Place the flour, salt, butter, and Parmesan cheese in a food processor and pulse a few times to combine. Add the egg and ice water and pulse until dough starts to come together...just a few seconds. You can add more water...just a teaspoon at a time, if necessary. Turn the dough out onto a floured surface and form it into a round and roll it out to be about 13 inches. Carefully lift the dough and place it in the tart pan, gently pressing to fit. Roll the rolling pin over the pan to neaten the edges and trim the dough. Place the piece of parchment paper into the tart pan and fill it with pie weights or dried beans. Put the tart in the refrigerator to chill for at least 15 minutes. Meanwhile, preheat the oven to 400 degrees.
Bake the tart shell for 15 minutes. Remove the pie weights and the parchment paper and bake shell for another 10 minutes until the edges are starting to brown and the base has dried out.
While shell is baking, toss the cherry tomatoes with the sugar, salt and pepper, and olive oil.

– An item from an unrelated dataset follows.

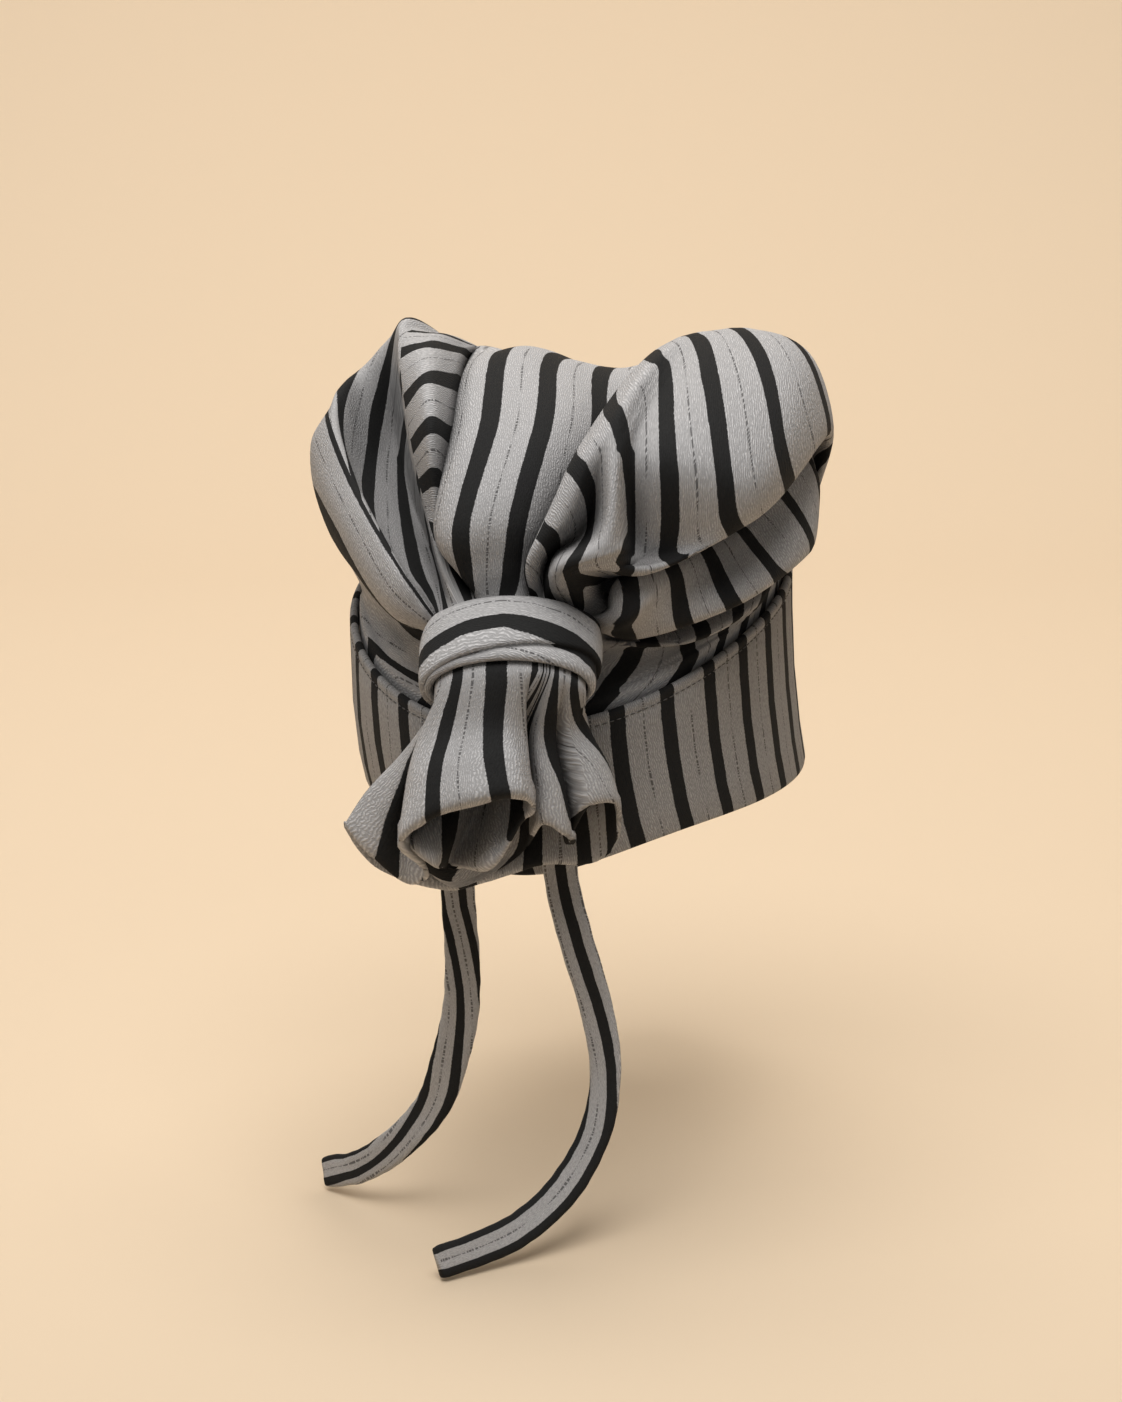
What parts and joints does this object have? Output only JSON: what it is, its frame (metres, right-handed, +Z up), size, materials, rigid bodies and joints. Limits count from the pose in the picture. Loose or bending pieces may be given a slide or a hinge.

When the tart shell is ready, remove it from the oven and sprinkle the Parmesan cheese evenly to cover the base. Place the provolone cheese slices in a single layer over the Parmesan. Use a slotted spoon to fill the tart with the cherry tomatoes and return to the oven for about 15-20 minutes. The tart is ready when the crust is golden brown, the cheeses are bubbling and the tomatoes are just barely starting to split their skins. The tomatoes will not brown. Let the tart cool for 10 minutes before cutting into wedges. Serves 6-8
note: I served this with a drizzle of basil oil. (didn't have it ready and was about to lose the light for the photos) Just throw about 1/3 cup of olive oil into the blender with a good handful of fresh basil leaves, a healthy pinch of salt and a sprinkle of black pepper and whiz it all together for a few seconds. Season to taste and spoon a scant teaspoon or so over each serving of the tomato tart.
Number of Servings: 8
Recipe submitted by SparkPeople user CRAUDI.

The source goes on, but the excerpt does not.